OBJECTIVE: Return a copy of each line that holds the string "scene".

____________

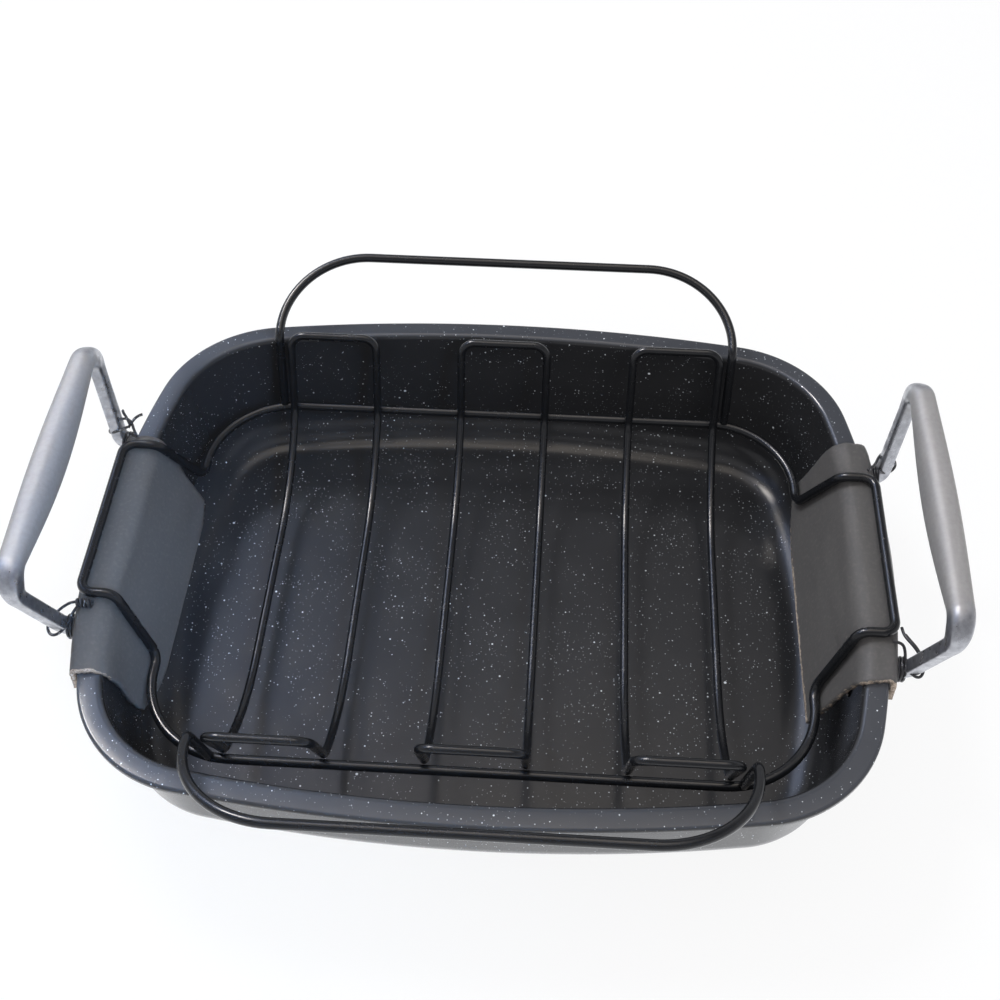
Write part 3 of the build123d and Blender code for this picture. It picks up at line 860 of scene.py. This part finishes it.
# Places in millimetres along each strand
TIE_STRANDS = {
    "tie_front_right": (
        ((204.9, -44.5, 80.4), (205.1, -47.5, 80.6), (206.3, -50.8, 80.8), (208.8, -54.4, 80.8),
         (211.3, -57.9, 79.8), (213.8, -60.8, 76.6), (214.9, -63.8, 72.5), (213.6, -66.3, 71),
         (211, -67.4, 72), (208.5, -66, 73), (206.7, -63.9, 73.5), (205.8, -60.5, 75),
         (205.6, -57, 78), (204.6, -54.6, 80.2), (202.5, -53.6, 81), (199.5, -53, 81)),
        ((206.2, -48.5, 80.3), (208, -51.8, 80.5), (210.4, -55.2, 80.3), (212.6, -58.5, 78.8),
         (214.2, -61.5, 75.6)),
    ),
    "tie_front_left": (
        ((-200.5, -54.5, 81.5), (-204, -54.5, 81), (-207.5, -56.5, 80), (-210.5, -58, 78),
         (-214, -60.5, 75.5), (-216, -64, 72.5), (-214.5, -67.5, 71), (-211.5, -68.5, 71.2),
         (-208, -66.8, 72.5), (-205, -63, 75), (-203, -59, 78.5), (-200, -56.5, 81.5)),
    ),
    "tie_back_left": (
        ((-202, 58.5, 84.5), (-206, 59.5, 81), (-210.5, 59.5, 78.5), (-214, 61.5, 75.5),
         (-215.8, 65, 73.5), (-214, 68.8, 74.5), (-210, 70, 77.5), (-205.5, 68, 81), (-202, 64, 84),
         (-199.5, 60.5, 85), (-198, 57, 83.5), (-196, 54.5, 81.2)),
        ((-200.5, 59.5, 85.5), (-202.5, 63, 86.5), (-205.5, 66.5, 87.5), (-206.5, 69, 86)),
        ((-201.5, 58.5, 84), (-199.5, 62, 86), (-197, 65, 87), (-195, 66.5, 86.5)),
    ),
    "tie_back_right": (
        ((199, 55, 81), (203, 58.5, 81), (206, 66, 79.5), (209.5, 71, 77.5), (213, 71.5, 75.5),
         (216.3, 69, 74), (216.6, 65.5, 73.2), (214, 62, 73), (210.5, 59.8, 73.8),
         (207.5, 58.6, 75.5), (206.3, 57.8, 77.5)),
    ),
}
# Turns wound along X, in millimetres: those round each handle arm, and one small coil
ARM_WRAP = {"place": (204.4, 60.9, 68.6), "length": 4.2, "radius": 5.9, "turns": 2.5}
COIL = {"place": (-197.5, -55.2, 81.4), "length": 7.5, "radius": 1.75, "turns": 4}
COIL_STEPS = 12


def coil_strand(coil, side_x=1, side_y=1):
    """Turns wound along X round a place, mirrored by the sides."""
    x, y, z = coil["place"]
    strand = []
    steps = round(coil["turns"] * COIL_STEPS)
    for step in range(steps + 1):
        angle = 2 * pi * step / COIL_STEPS
        strand.append((
            side_x * (x + coil["length"] * (step / steps - 0.5)),
            side_y * (y + coil["radius"] * cos(angle)),
            z + coil["radius"] * sin(angle),
        ))
    return strand


def make_tie(name, strands):
    """One tie, with a smooth spline for each strand."""
    data = bpy.data.curves.new(name, "CURVE")
    data.dimensions = "3D"
    data.bevel_depth = TIE_RADIUS
    data.bevel_resolution = TIE_ROUNDNESS
    data.resolution_u = TIE_SMOOTHNESS
    data.render_resolution_u = TIE_SMOOTHNESS
    data.use_fill_caps = True
    for strand in strands:
        spline = data.splines.new("NURBS")
        spline.points.add(len(strand) - 1)
        for knot, place in zip(spline.points, strand):
            knot.co = (*(Vector(place) * MM), 1)
        spline.order_u = TIE_ORDER
        spline.use_endpoint_u = True
    return link_object(name, data)


for name, strands in TIE_STRANDS.items():
    side_x = 1 if "right" in name else -1
    side_y = 1 if "back" in name else -1
    strands += (coil_strand(ARM_WRAP, side_x, side_y),)
    if name == "tie_front_left":
        strands += (coil_strand(COIL),)
    tie = dress(make_tie(f"{name}_wire", strands), tie_coat, "pan")
    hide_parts(name)

# The solids whose shape is right keep it, and get their materials

for name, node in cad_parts.items():
    if name.startswith("rack"):
        dress(node, rack_coat)
    elif "rivets" in name:
        dress(node, rivet_steel)

# Studio: pale floor, soft lights, the room that is reflected, and the camera

FLOOR_HALF = 6.0
FLOOR_TONE = ((0.9, 0.9, 0.9), (0.92, 0.92, 0.92))
FLOOR_WHITENESS = 0.86
# Painted light: how strongly the floor glows in reflections, by distance from the pan
FLOOR_MIRRORED_GLOW = ((0.4, 0.9), (1.3, 0.7))
MIRRORED_TINT = (0.97, 0.98, 1.0)
WHITE = (1, 1, 1)


def make_floor():
    """The pale floor: nearly white to the eye, with a soft shadow, and glowing in reflections as
    painted light, brightest near the pan.
    """
    surface = Surface("floor", Roughness=0.9)
    surface.into("Base Color", surface.mix(surface.noise(3, 2), *FLOOR_TONE))
    rays = surface.node("ShaderNodeLightPath").outputs
    lit = surface.shader.outputs["BSDF"]
    glow = surface.node("ShaderNodeEmission", Color=WHITE, Strength=1.0).outputs[0]
    seen = surface.math("MULTIPLY", rays["Is Camera Ray"], FLOOR_WHITENESS)
    shown = surface.node("ShaderNodeMixShader", i0=seen, i1=lit, i2=glow).outputs[0]
    far = surface.node("ShaderNodeVectorMath", {"operation": "LENGTH"}, i0=surface.place)
    # Painted light: in reflections the floor glows, strongest near the pan, in place of a lit floor
    distances, strengths = FLOOR_MIRRORED_GLOW
    strength = surface.ramp(far.outputs["Value"], *distances, *strengths)
    mirrored_glow = surface.node("ShaderNodeEmission", Color=MIRRORED_TINT, Strength=strength).outputs[0]
    bent = surface.math("MAXIMUM", rays["Is Glossy Ray"], rays["Is Transmission Ray"])
    whole = surface.node("ShaderNodeMixShader", i0=bent, i1=shown, i2=mirrored_glow).outputs[0]
    surface.feed(surface.output.inputs["Surface"], whole)
    edit = bmesh.new()
    bmesh.ops.create_grid(edit, x_segments=1, y_segments=1, size=FLOOR_HALF)
    mesh = bpy.data.meshes.new("floor")
    edit.to_mesh(mesh)
    edit.free()
    mesh.materials.append(surface.material)
    return link_object("floor", mesh)


make_floor()


def area_light(name, place, target, size, power, colour, spread=180):
    """A square softbox aimed at a target, unseen in reflections."""
    data = bpy.data.lights.new(name, "AREA")
    data.shape = "SQUARE"
    data.size = size
    data.energy = power
    data.color = colour
    data.spread = radians(spread)
    light = link_object(name, data)
    light.location = place
    light.rotation_euler = (Vector(target) - Vector(place)).to_track_quat("-Z", "Y").to_euler()
    light.visible_glossy = False


# Place, target, side, power and colour, and how wide the light spreads in degrees
area_light("window", (-0.66, 0.6, 1.25), (0, 0, 0.03), 0.4, 10, (0.93, 0.96, 1.0))
area_light("fill", (0.5, -0.9, 1.3), (0, 0, 0.03), 0.7, 7, (1.0, 0.97, 0.94))
area_light("cool_spot", (0.3, -0.7, 0.85), (-0.2, -0.03, 0.05), 0.25, 0.27, (0.28, 0.55, 1.0), 22)

# Reflected room: tones by how far a reflection looks up, and soft round patches with their
# direction, the angles in degrees where they are full and gone, and their colour
OVERHEAD = ((0.77, 0.9), (0.15, 0.15, 0.16), (0.72, 0.71, 0.74))
ROUND_ABOUT = ((0.45, 0.7), (0.5, 0.5, 0.52))
GLOWS = (
    ((-0.45, 0.32, 0.83), 4, 9, (42.0, 39.0, 36.0)),
    ((-0.46, 0.56, 0.69), 4, 17, (1.6, 1.8, 2.3)),
    ((-0.55, 0.3, 0.78), 6, 34, (0.5, 0.75, 1.4)),
    ((0.0, 0.15, 0.99), 4, 24, (1.5, 1.3, 1.05)),
)
AMBIENT = (0.68, 0.69, 0.73)


class Sky(NodeTree):
    """The studio round the object: white to the camera, and soft and uneven in reflections."""

    def __init__(self, world):
        super().__init__(world)
        self.direction = self.node("ShaderNodeTexCoord").outputs["Generated"]

    def glow(self, towards, inner, outer, colour):
        """A soft round patch, full inside one angle from a direction and gone at another."""
        aim = tuple(Vector(towards).normalized())
        facing = self.node("ShaderNodeVectorMath", {"operation": "DOT_PRODUCT"},
                           i0=self.direction, i1=aim).outputs["Value"]
        edge, full = cos(radians(outer)), cos(radians(inner))
        patch = self.node("ShaderNodeMapRange", {"interpolation_type": "SMOOTHERSTEP"},
                          i0=facing, i1=edge, i2=full, i3=0.0, i4=1.0)
        return self.mix(patch.outputs[0], (0, 0, 0), colour)

    def light(self, colour):
        """A background of one colour."""
        return self.node("ShaderNodeBackground", Color=colour, Strength=1.0).outputs[0]


def make_world():
    """The studio's world."""
    world = bpy.data.worlds.new("studio")
    bpy.context.scene.world = world
    sky = Sky(world)
    _, _, up = sky.axes(sky.direction)
    heights, low, high = OVERHEAD
    room = sky.mix(sky.ramp(up, *heights), low, high)
    heights, low = ROUND_ABOUT
    room = sky.mix(sky.ramp(up, *heights), low, room)
    for patch in GLOWS:
        room = sky.mix(1.0, room, sky.glow(*patch), "ADD")
    rays = sky.node("ShaderNodeLightPath").outputs
    glossy = rays["Is Glossy Ray"]
    lit = sky.node("ShaderNodeMixShader", i0=glossy, i1=sky.light(AMBIENT), i2=sky.light(room))
    through = sky.math("MAXIMUM", rays["Is Camera Ray"], rays["Is Transmission Ray"])
    seen = sky.node("ShaderNodeMixShader", i0=through, i1=lit.outputs[0], i2=sky.light(WHITE))
    output = sky.node("ShaderNodeOutputWorld")
    sky.feed(output.inputs["Surface"], seen.outputs[0])


make_world()

CAMERA_PLACE = (31.6 * MM, -421.6 * MM, 638.3 * MM)
CAMERA_TURN = (38.626, 0.041, 3.51)
CAMERA_LENS = 48.9
CAMERA_SENSOR = 36
CAMERA_REACH = 50

camera_data = bpy.data.cameras.new("camera")
camera_data.sensor_width = CAMERA_SENSOR
camera_data.lens = CAMERA_LENS
camera_data.clip_end = CAMERA_REACH
camera = link_object("camera", camera_data)
camera.location = CAMERA_PLACE
camera.rotation_euler = Euler([radians(angle) for angle in CAMERA_TURN], "XYZ")
bpy.context.scene.camera = camera
bpy.context.scene.view_settings.view_transform = "Standard"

____________

WRITTEN ANSWER:
Write part 3 of the build123d and Blender code for this picture. It picks up at line 860 of scene.py. This part finishes it.
    bpy.context.scene.world = world
bpy.context.scene.camera = camera
bpy.context.scene.view_settings.view_transform = "Standard"